# [Information provided]
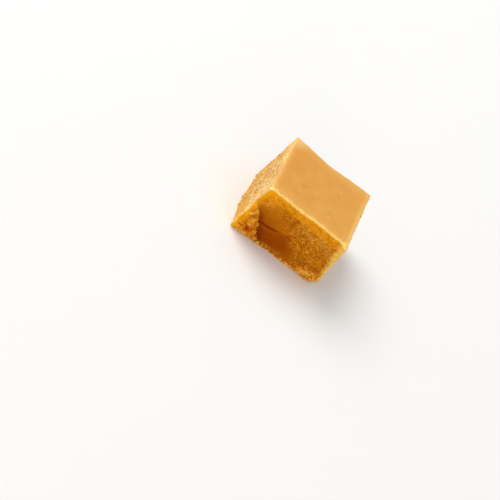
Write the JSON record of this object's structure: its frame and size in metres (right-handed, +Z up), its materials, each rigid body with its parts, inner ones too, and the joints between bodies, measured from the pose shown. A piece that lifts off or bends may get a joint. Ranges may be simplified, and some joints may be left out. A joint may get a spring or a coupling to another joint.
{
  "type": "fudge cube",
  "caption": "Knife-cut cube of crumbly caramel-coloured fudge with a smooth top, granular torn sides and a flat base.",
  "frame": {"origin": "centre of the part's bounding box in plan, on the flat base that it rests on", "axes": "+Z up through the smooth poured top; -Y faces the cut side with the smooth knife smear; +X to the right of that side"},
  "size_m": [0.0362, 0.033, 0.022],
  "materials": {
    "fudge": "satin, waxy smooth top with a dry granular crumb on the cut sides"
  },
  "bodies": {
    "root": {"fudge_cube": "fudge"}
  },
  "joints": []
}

# [Challenge]
Copy every line of the material, please, keeping it exactly the same.

# [Output of the exercise]
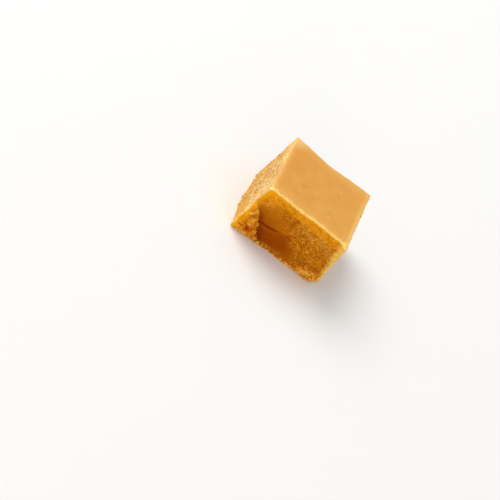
Write the JSON record of this object's structure: its frame and size in metres (right-handed, +Z up), its materials, each rigid body with its parts, inner ones too, and the joints between bodies, measured from the pose shown. A piece that lifts off or bends may get a joint. Ranges may be simplified, and some joints may be left out. A joint may get a spring or a coupling to another joint.
{
  "type": "fudge cube",
  "caption": "Knife-cut cube of crumbly caramel-coloured fudge with a smooth top, granular torn sides and a flat base.",
  "frame": {"origin": "centre of the part's bounding box in plan, on the flat base that it rests on", "axes": "+Z up through the smooth poured top; -Y faces the cut side with the smooth knife smear; +X to the right of that side"},
  "size_m": [0.0362, 0.033, 0.022],
  "materials": {
    "fudge": "satin, waxy smooth top with a dry granular crumb on the cut sides"
  },
  "bodies": {
    "root": {"fudge_cube": "fudge"}
  },
  "joints": []
}